Building upon the previous discussion of the potential transformative nature of mourning and melancholia, I ask: "Is history a science capable of narrating and, consequently, of facilitating human progress?" If the answer is yes, then it would seem appropriate to conclude that history is in itself a living document that exists betwixt a constant state of war between nations.

In order to walk through the evolution of the aforementioned theory, this paper sought to investigate six research questions:

Q1: Are history lessons capable of immortalizing war for generations to come?
Q2: What is the relationship between collective memory and national history?
Q3: Do 'collective memories' really have such an autonomous existence, or do Pierre Nora and Henry Ruosso, among others, overlook 'the fact that collective memory ultimately is located not i sites, but in individuals?"
Q4: How were the children of Interwar France to sort out the meaningful from the mundane? The True format he false?
Q5: How did war narratives relate to the children of the Interwar Period, not only as individuals but also as participants in a national community? (p. 775)

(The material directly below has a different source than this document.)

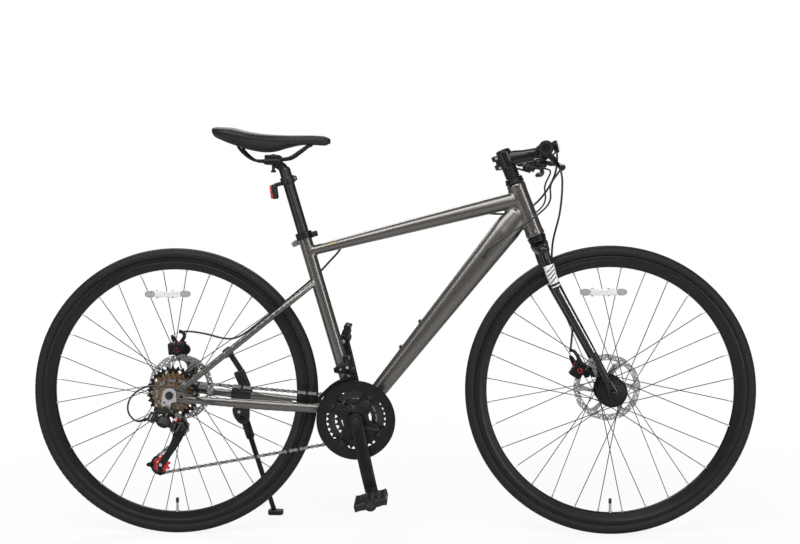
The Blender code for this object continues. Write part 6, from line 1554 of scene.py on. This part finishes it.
def make_kickstand():
    base = stay(KICK_F, 0.0005, 0.059)
    hinge = base + vec(0.0, 0.0, -0.058)
    shapes = [block(base + vec(0, 0.001, 0.004), (0.049, 0.024, 0.034), REAR - BB, bevel=0.004),
        block(base + vec(0.001, 0.002, 0.037), (0.026, 0.016, 0.046), vec(1, 0, 0.42), bevel=0.0034),
        block(base + vec(0.0, 0.009, -0.025), (0.026, 0.012, 0.04), bevel=0.003),
        rod_box(base + vec(0.004, 0.0065, 0.048), base + vec(-0.032, 0.0035, 0.105), 0.0064, 0.004),
        block(base + vec(-0.033, -0.001, 0.1045), (0.019, 0.024, 0.022), STAY_END - STAY_TOP, bevel=0.004)]
    housing = [(-0.025, 0.03), (-0.024, 0.008), (-0.012, -0.011), (0.002, -0.0175), (0.014, -0.013),
        (0.0175, 0.002), (0.0165, 0.03)]
    shapes.append(side([rounded(housing), disc(0, 0, 0.0042, 24)], hinge, 0.061, 0.074, 0.0014))
    piece("kickstand_bracket_body", shapes, PLASTIC, "kickstand_bracket")
    screws = []
    for dx, dy, dz in ((0.004, 0.0098, 0.028), (-0.004, 0.0098, 0.047), (-0.033, 0.0108, 0.1045)):
        screws += bolt(base + vec(dx, dy, dz), SIDEWAYS, 0.0042, 0.0026)
    screws += bolt(vec(hinge[0] - 0.008, 0.0612, hinge[2] + 0.015), -SIDEWAYS, 0.0038, 0.0016)
    for dx in (-0.015, 0.015):
        screws += bolt(base + vec(dx, 0.0128, 0.0045 - dx * 0.13), SIDEWAYS, 0.0038, 0.0024)
    piece("kickstand_screws", screws, BRIGHT, body="frame")
    out = 0.0743
    foot = vec(hinge[0] + 0.064, 0.156, 0.0)
    start = vec(hinge[0], out + 0.0117, hinge[2])
    ankle = foot + vec(0, 0, 0.01)
    length = distance(start, ankle)
    leg = [across(hinge, 0.015, out, out + 0.012, 48, 0.0012), across(hinge, 0.0039, 0.06, out + 0.004),
        turned([(0, 0.004), (0.0092, 0.004), (0.0105, 0.006), (0.0105, 0.056), (0.0092, 0.06),
        (0.0068, 0.0615), (0.0065, 0.064), (0.006, length - 0.02), (0.0065, length), (0, length)], start,
        ankle - start, 40, 0.0004)]
    piece("kickstand_tube", leg, SATIN, "kickstand_leg")
    pad = sweep([(foot + vec(x, 0, 0.007), wide, tall) for x, wide, tall in ((-0.015, 0.009, 0.0058),
        (-0.01, 0.0106, 0.0068), (0.016, 0.0106, 0.0068), (0.0225, 0.0085, 0.0056))], 14, 28, 0.6,
        bevel=0.0006)
    sole = block(foot + vec(0.003, 0, 0.0006), (0.03, 0.014, 0.0012), bevel=0.0003, segments=1)
    piece("kickstand_foot", [pad, sole], PLASTIC, body="kickstand")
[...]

To help facilitate an interdisciplinary approach to this research, this paper included an article on the phenomenology of mourning and melancholia. In Ghostly Matters, Amy Gordon postulates that the impact and aftermath of trauma in the form of mourning and/or melancholia may in effect lead to political transformation. This relates to my current divisional inquiries in Movement Epistemology, which question the varied implications of man's ability to engage in the art of action-taking.

In sum, "the Great War was a national legacy to which all French children were the rightful heirs." (p. 799)

After alll…

What is history of not the act of forgetting?